她看到光斑覆盖的人群行色匆匆,看到人影重叠的白衣服闪回交错着出现在眼前,她看到了何晏生。
二十六岁的男人眉眼温和,白色与月色之间自成绝色,他向来优秀又生的干净好看,哪怕死了,也一样。
何晏生死了,心脏瓣膜破裂,至此,家里又一次被动裁员,以如此狗血又残忍的方式。
何书到医院的时候,何汀已经在登记认领遗体。
电话是乔朔打的,他半年前离开学校后在市区一所中学教书,以此抵抗家里的工作安排。
接到学校老师电话,知道何晏生出了事,就直接赶到了医院。
何汀看上去不太好。
从进医院开始就一直木然的杵在那儿,周围人来人往仿佛无人之境。
也不知道她在想什么。
看到何书的时候她才算有了点反应,她眼里涣散的光线慢慢聚拢,直到全部融汇到他一个人身上。
何书及时接住了倒下来的人,她浑身软绵绵的使不上一点力气。
她想和何书说话,张了张嘴却发不出来声音。
何汀拉着何书,想告诉他发生了什么,嗓子却灼烧着疼,像生吞了一大口变态辣的食物。
原来无论她做什么都改变不了任何事。
她在何晏生被盖上白布推走的时候忽然记起来,哥哥就是在这时候去世的,只是方式不同,地点不同,死亡时间也不一样。
这一世,何晏生提前去世了。
何汀毫无征兆,也绝对没想到,上帝会安排一场怎么都不可能的死亡来保证故事走向。
她太贪心了,是她迫不及待地要嫁给他,才会提前落实这场灾难。
是她太自私,在想起来嫁给周子祺的瞬间就立刻抓住何晏生的手,不管不顾的要开始新生活。

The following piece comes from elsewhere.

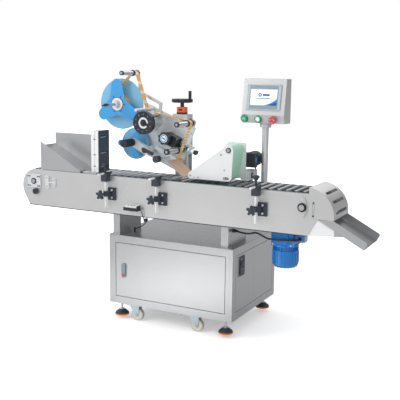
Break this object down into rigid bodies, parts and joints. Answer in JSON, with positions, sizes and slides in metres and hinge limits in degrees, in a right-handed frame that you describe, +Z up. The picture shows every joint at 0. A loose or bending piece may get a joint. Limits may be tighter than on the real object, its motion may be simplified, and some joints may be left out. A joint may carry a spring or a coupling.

她以为能和哥哥这样的人共度余生,那么余生越早开始越好,却完全没想到,前方荆棘遍地,巨兽张开了怀抱,就等她晕头转向的跳进去。
而现在,她什么都说不出来。
她只能把力气都用在胳膊上,死死压住准备签字的那双手。
“姐,姐,听话。”
“姐,我们先回家。”
晏茹直接去了墓地,乔朔联系殡仪馆,举行了简单的葬礼。